One may differ with Lessig's prescription for campaign finance reform and his view that it's the main way to make citizen equality a reality. I for one maintain that a more effective, sensible and constitutionally doable remedy for reviving our republic , is one bequeathed to us by our Constitution's visionary Framers -- namely, to vastly increase the number of members of the House of Representatives. Among many pluses, realizing this proposal, which requires a mere majority vote by Congress, would make it possible for virtually anyone, even with the shallowest financial pockets, to wage a viable campaign, and would render obsolete partisan attempts at gerrymandering.

Nonetheless, one may thoroughly agree with Lessig's clear-eyed assessment that "the core problem in American democracy is a problem of equality" and that we must have "meaningful political equality for all American citizens."

Yet every single one of the candidates for President is completely silent on, if not oblivious to, an equal right to self-determination when it comes to one of our largest groups of American citizens -- our nation's nearly 74 million children and youth.
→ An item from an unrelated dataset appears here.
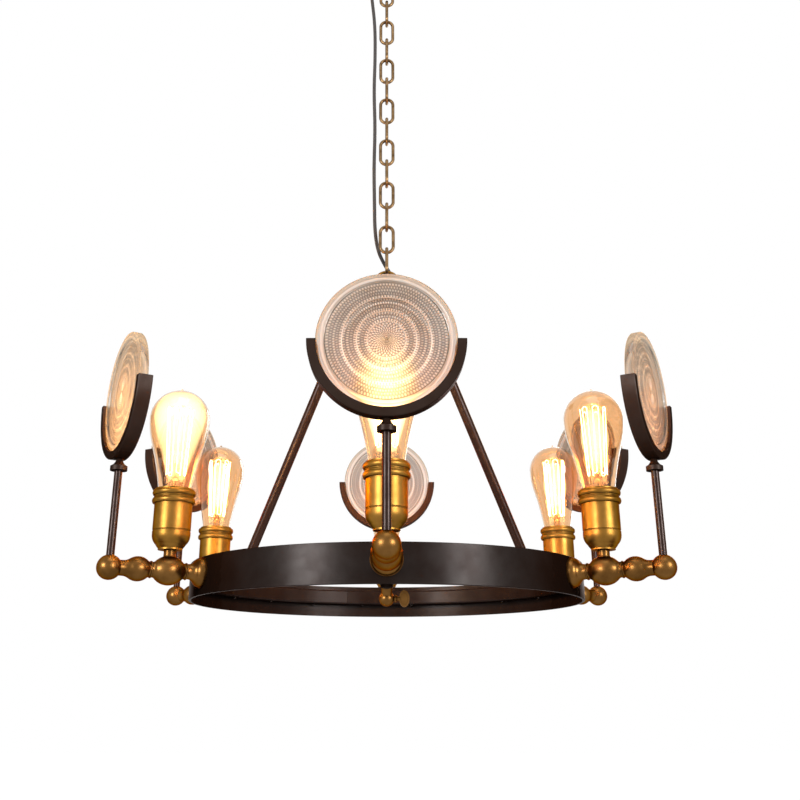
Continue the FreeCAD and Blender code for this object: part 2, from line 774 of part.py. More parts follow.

Why aren't they part of the stirring call for "meaningful political equality for all American citizens"? Why are they continually treated like second class citizens? Until and unless our youngest Americans are given equal political rights, our nation's promise can't be realized.

In our founding era, our nation's youth often were front and center in the Revolutionary war effort, just as aroused to risk it all for independence as their adult counterparts. They put themselves in harm's way to enlist and serve in our militias, most often as drummers in the thick of battle, helping convey critical signals to American troops that could prove decisive. Andrew Jackson, for one, enlisted at age 13 in South Carolina's patriot militia, and was eventually taken prisoner (when a British officer ordered him to clean his boots and Jackson refused, he was slashed brutally with a sword).

Yet our youngest, then and now, have never been of "all men are created equal." They are left out of the political decision-making process, much to their detriment. As things stand, the number of homeless school-age children is at an all-time high. Children suffering from abuse and neglect has been epidemic. What's more, nearly a third of children have not had a regular source of health care.

And their access to the kind of "world class" education that President Obama asserts all our children and youth deserve remains out of reach for far too many. Our educational system remains separate and unequal,, making it nigh impossible for children and youth to develop and discover their talents and contribute them in ways that optimize self and societal flourishing.

Surely this lamentable state of affairs would change radically if and when they are given equal political right to become a formidable voting bloc to be reckoned with.

I hear routinely all the arguments against making children and youth equal political citizens -- the two principle ones are that they're too impressionable, and they're too ill-informed on the salient political issues of our day.

Yet I've discovered time and again in my peregrinations holding Democracy Cafe and Constitution Cafe, and Socrates Cafe exchanges that our youngest are often very much 'in the know' on current events - and past ones, for that matter - and deeply committed to righting wrongs. Not only that, studies show that when the voting age has been lowered in other countries, youth rise to the occasion and become even more politically astute.

On the other hand, adults can be incredibly impressionable on political matters -- negative advertising works wonders on adults, sadly.

And most American adults do not know even the most essential historical and political facts needed to be knowledgeable political citizens. The Center for the Study of the American Dream at Xavier University found, in a comprehensive survey, that only 65 percent of native-born Americans could answer correctly six of the 10 questions that aspiring naturalized Americans have to answer if they're to become citizens (on the other hand, immigrants applying to become citizens could answer correctly a whopping 93 percent of the questions posed).

It is only fair that we include our youngest as partners in political life. We need kids voting, serving on school boards, as Cabinet members (in a new federal Department of Youth, as students at a magnet school for students from low-income families in Philadelphia proposed), as equal participants.

One might argue that the Republican candidates at least bend over backwards to stress the equal rights of the unborn -- at least, until they actually enter the world, at which time there is little concern over what if any political rights those born in circumstances of tremendous inequality will enjoy.

And there's the rub: no one seeking political office is willing to give kids the political clout needed to have their deepest desires in the political realm addressed. Let's at least ask kids if they want the right to vote, and let them vote on the matter, up or down.

I want for my two precious young daughters what I want for every citizen -- for their voices to be heeded and heard, to matter and count. For that to happen, we need to lower the voting age. To her credit, Congresswoman Nancy Pelosi has proposed that we lower the voting age to 16. That's a good start. I personally believe we should work towards lowering it to the lowest documented age that someone enlisted in the American Revolution.

Our youngest citizens must have the right to be a political force in their own right, so they have a pathway for greater self-determination. Doing so would make ours a nation in which 'childkind' at long last becomes a central part of "all men are created equal."